Nous nous ſommes un peu étendus ſur cette exposition, parce que les personnes qui ne connoiſſent pas l’algèbre, ont ordinairement un préjugé contre elle, la regardant comme une ſcience difficile : & que cette première difficulté qu’ils éprouvent à en concevoir la nature, les décourage quelquefois. L’algèbre n’eſt qu’une arithmétique univerſelle, ainſi que l’a dit Newton. On opère ſur les lettres de l’alphabet comme ſur les nombres ; on fait de part & d’autre des additions, des ſouſtractions, des multiplications, des diviſions, des extractions de racines quarrées, cubiques, &c. &c. Mais la principale partie de cette ſcience s’occupe de la ſolution des problèmes. C’eſt dans les traités de mathématique qu’on trouve par-tout, qu’il faut chercher les règles qui enſeignent à faire les différentes opérations algébriques ; les expoſer ici, ce ſeroit s’occuper d’un objet étranger : d’ailleurs, on les trouvera dans le dictionnaire de mathématique, faiſant partie de l’Encyclopédie par ordre des matières.

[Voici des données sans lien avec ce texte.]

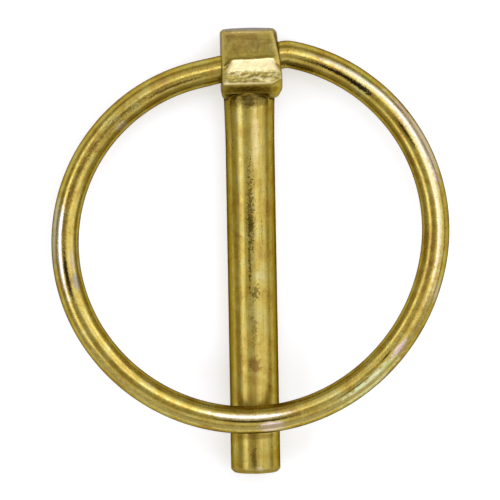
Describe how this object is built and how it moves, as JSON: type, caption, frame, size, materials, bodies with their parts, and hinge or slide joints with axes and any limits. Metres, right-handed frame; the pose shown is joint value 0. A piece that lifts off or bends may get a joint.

C’eſt à Diophante, auteur grec, qu’on attribue ordinairement l’invention de l’algèbre ; il ne reſte que ſix des treize livres qu’il compoſa ſur cette ſcience. Ils fûrent publiés en 1575 par Xilander, & enſuite commentés par Bachet & Fermat. Quelques-uns croient que c’eſt des Indiens, des Perſes & des Arabes que nous tenons l’algèbre. Luc Paciolo, Stifelius, Ferrei, Tartaglia, Cardan & Bombelli, cultivèrent ſucceſſivement cette ſcience ; Viete vint enſuite, & on peut dire, avec M. l’abbé de Gua de Malves, que ce grand géomètre fit lui seul autant d’honneur à la France, que tous les auteurs dont on vient de faire mention, en avoient fait ensemble à l’Italie. « Il n’eſt preſque aucune ſcience qui n’ait dû au grand Deſcartes quelque degré de perfection, mais l’algèbre & l’analyſe lui ſont encore plus redevables que toutes les autres. » Si on deſire de plus grands détails ſur ce ſujet, on peut conſulter un excellent mémoire de M. l’abbé de Gua, imprimé parmi ceux de l’académie des ſciences de Paris, année 1741.